The play was very reminiscent of John Osborne, especially the later
plays where the old-fashioned carpentry is all carving out space for
characters to be waspishly offensive at everything the author senses its
audience might hold dear.
And then there’s the environmental
debate. He’s created a composite renegade climate scientist out of
various contemporary figures and added in a thinly-disguised version of
the media-spun ‘Climategate’ affair at the University of East Anglia -
which no one who knows anything about how research is actually conducted
would have thought of as worthy of the -gate. We hear all about doubts
and nothing about the overwhelming evidence. It begins as a play about
the need to separate politics and science (a similar debate is had in Greenland)
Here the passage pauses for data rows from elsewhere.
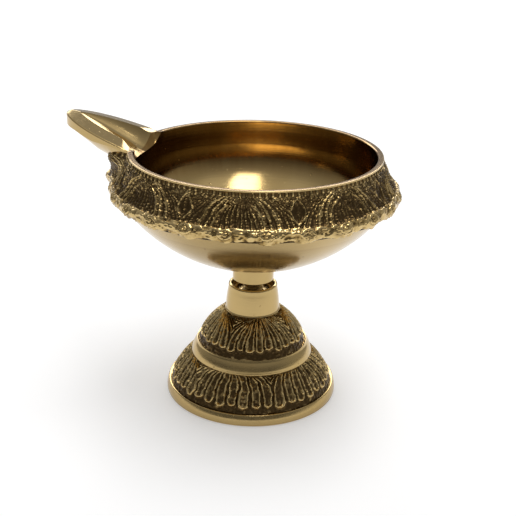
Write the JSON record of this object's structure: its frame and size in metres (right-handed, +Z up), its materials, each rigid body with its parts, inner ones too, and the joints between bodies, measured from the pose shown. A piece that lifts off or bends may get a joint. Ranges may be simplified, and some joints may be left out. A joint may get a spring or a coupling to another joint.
{
  "type": "diya oil lamp",
  "caption": "Cast brass oil lamp: round bowl with a beaked wick spout and a petal relief band, on a domed petal foot it screws into.",
  "frame": {"origin": "centre of the foot's underside", "axes": "+Z up along the lamp's axis, the wick spout points along -X, the foot's underside faces -Z"},
  "size_m": [0.0949, 0.0798, 0.079],
  "materials": {
    "stand_brass": "cast and turned, polished bands with dark patina in the relief",
    "stud_brass": "cut thread, dull",
    "bowl_brass": "turned and polished, dark patina in the relief band"
  },
  "bodies": {
    "stand": {"stand": "stand_brass"},
    "stud": {"stud": "stud_brass"},
    "bowl": {"bowl": "bowl_brass"}
  },
  "joints": [
    {"name": "stud_lift", "type": "slide", "parent": "stand", "child": "stud", "axis": [0, 0, 1], "range_m": [-0.0034, 0.008]},
    {"name": "bowl_turn", "type": "hinge", "parent": "stud", "child": "bowl", "pos_m": [0, 0, 0.036], "axis": [0, 0, 1], "range_deg": [-1224, 2880]}
  ],
  "couplings": [
    {"joint": "stud_lift", "follows": "bowl_turn", "m_per_rad": 0.00015915}
  ]
}
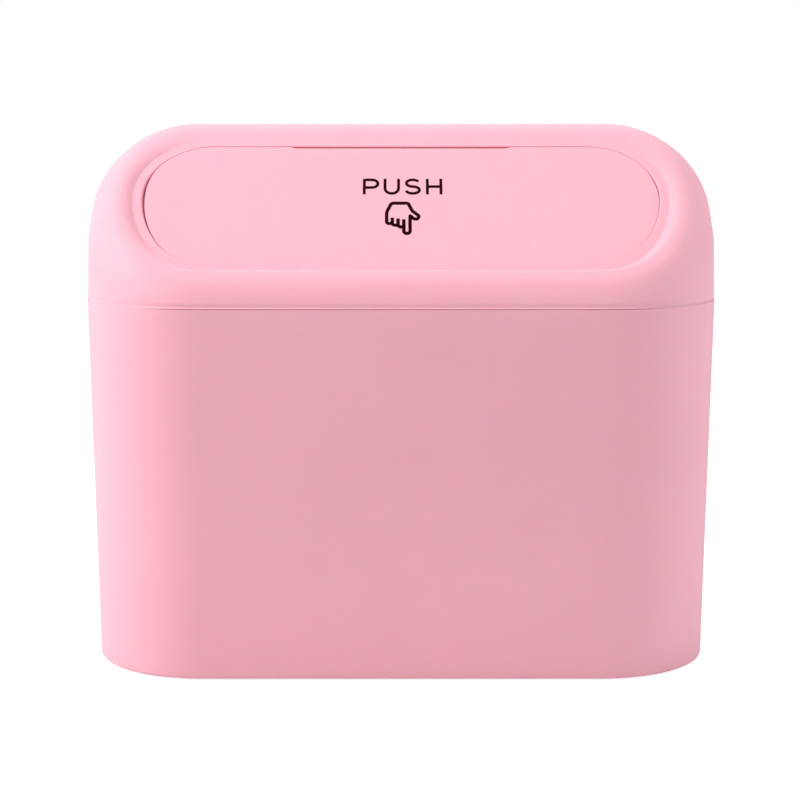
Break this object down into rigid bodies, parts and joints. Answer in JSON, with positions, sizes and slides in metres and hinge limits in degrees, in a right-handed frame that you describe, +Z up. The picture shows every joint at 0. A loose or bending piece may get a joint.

but by Act 4, it’s a conspiracy theory play about how the evidence for
Global Warming is all made up. Believers in climate change in this play
are either ineptly violent thugs, pusillanimous academic careerists, or
socially inadequate teenagers working out their own narcissism by posing
as environmentalists.
In fact if the play has a thesis - oh
God I’m slipping into Billington language - it’s that environmentalism
is a kind of narcissistic religion. Diane has a couple of speeches to
that effect. But what does that mean? Fucking nothing, as far as I can
see. Why isn’t climate change denial also narcissism? Any belief will
have a self-regarding element because our beliefs aren’t separate from
our sense of ourselves; we are the things we believe. So it sounds like a
beefy call for some more robust kind of politics - who knows what that
might be? Revolutionary socialism? Common-sense pragmatist centrist
politics? Entrepreneurial capitalism? - but doesn’t really say anything.
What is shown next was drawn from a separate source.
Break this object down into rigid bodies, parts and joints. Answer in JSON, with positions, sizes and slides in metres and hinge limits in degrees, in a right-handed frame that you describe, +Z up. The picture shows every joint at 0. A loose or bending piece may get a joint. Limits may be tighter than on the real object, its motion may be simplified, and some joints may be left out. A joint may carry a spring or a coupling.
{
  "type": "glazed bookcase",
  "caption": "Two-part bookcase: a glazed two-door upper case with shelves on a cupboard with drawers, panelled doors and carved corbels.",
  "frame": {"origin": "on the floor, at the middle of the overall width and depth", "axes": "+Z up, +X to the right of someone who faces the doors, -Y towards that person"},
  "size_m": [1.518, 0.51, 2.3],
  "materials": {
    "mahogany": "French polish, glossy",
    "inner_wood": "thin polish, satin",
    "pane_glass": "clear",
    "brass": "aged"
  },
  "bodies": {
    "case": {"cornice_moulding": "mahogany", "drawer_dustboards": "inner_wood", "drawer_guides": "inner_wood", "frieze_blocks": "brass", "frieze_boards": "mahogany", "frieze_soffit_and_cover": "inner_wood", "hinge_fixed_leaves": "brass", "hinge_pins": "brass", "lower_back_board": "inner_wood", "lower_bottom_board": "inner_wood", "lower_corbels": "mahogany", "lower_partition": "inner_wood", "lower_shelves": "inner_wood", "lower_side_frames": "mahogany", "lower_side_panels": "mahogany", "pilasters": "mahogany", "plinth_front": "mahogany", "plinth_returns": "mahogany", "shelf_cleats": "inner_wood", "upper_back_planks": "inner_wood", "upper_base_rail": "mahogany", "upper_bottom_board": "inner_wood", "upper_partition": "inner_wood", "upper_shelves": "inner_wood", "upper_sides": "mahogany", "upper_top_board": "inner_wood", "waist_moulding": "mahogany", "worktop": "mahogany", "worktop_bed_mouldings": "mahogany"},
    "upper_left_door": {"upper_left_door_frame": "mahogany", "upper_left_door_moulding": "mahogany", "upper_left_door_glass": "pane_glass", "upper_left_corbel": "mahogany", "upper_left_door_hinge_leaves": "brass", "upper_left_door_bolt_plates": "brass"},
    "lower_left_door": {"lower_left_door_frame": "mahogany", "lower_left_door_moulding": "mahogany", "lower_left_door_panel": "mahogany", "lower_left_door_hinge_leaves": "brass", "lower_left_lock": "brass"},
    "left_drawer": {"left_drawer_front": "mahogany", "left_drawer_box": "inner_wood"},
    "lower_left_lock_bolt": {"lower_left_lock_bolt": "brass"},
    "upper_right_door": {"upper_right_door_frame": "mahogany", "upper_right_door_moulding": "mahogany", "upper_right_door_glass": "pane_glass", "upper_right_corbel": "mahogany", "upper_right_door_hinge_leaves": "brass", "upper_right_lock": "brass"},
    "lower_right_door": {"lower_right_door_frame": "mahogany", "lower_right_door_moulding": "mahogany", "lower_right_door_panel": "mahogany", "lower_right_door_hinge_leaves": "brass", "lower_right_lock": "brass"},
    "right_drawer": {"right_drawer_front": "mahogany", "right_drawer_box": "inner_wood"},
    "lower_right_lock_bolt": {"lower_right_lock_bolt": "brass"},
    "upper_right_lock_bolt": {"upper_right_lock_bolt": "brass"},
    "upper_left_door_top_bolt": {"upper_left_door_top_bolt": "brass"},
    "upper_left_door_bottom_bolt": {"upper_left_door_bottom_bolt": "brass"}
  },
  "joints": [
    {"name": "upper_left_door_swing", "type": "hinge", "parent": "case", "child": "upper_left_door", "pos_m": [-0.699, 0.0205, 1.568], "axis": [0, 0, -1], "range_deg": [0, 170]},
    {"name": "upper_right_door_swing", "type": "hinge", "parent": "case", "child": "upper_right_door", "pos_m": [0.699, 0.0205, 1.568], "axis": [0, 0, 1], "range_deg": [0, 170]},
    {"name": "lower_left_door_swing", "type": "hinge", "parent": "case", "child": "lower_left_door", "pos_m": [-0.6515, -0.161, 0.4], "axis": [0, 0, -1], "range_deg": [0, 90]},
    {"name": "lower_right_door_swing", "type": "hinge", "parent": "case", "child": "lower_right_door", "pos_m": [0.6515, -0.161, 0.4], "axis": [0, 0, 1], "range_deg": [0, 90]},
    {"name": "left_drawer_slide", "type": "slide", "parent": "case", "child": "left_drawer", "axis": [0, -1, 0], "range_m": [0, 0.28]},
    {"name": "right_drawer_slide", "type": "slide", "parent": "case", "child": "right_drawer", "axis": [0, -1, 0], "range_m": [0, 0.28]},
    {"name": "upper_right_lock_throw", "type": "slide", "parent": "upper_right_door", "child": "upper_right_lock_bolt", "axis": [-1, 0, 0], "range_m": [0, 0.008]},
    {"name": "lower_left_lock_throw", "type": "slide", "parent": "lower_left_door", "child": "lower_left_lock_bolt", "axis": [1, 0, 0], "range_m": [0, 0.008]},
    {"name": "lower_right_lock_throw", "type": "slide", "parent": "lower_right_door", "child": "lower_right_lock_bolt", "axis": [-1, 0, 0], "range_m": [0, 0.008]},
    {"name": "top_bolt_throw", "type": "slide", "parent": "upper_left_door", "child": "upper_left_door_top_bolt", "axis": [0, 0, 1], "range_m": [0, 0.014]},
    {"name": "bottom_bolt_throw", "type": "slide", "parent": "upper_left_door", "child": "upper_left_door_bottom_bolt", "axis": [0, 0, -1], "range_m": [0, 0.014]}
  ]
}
The final speech, Diane’s mother-of-the-pride address, is a touching
tribute to human beings as the most special force in the universe that
sounds good but is unanchored to the rest of the play and so it’s
vacuous phrasemaking.
There’s nothing wrong with a sceptical attitude. Real knowledge and understanding needs to face out sceptical questions and they’re made stronger by it. But I’m not sure this play is so much sceptical as cynical. It prefers to ask only the questions that encourage us to do nothing. It’s riding on a general public cynicism which may well, really, destroy us in two or three generations’ time. Like English People Very Nice, I just worry that Bean is hitting at soft targets because he’s got no real opinions, he’s just a contrarian. I can imagine him being pleased that I am pissed off by the play; that’s probably the point, to annoy liberal leftists like me. But that strikes me as a dumb and trivial thing to aim for, unless he just is a right-wing provocateur. I’ve liked some of his plays - Harvest, for example, is one of the best plays of the last decade - but he’s on course to become the Jeremy Clarkson of British playwriting.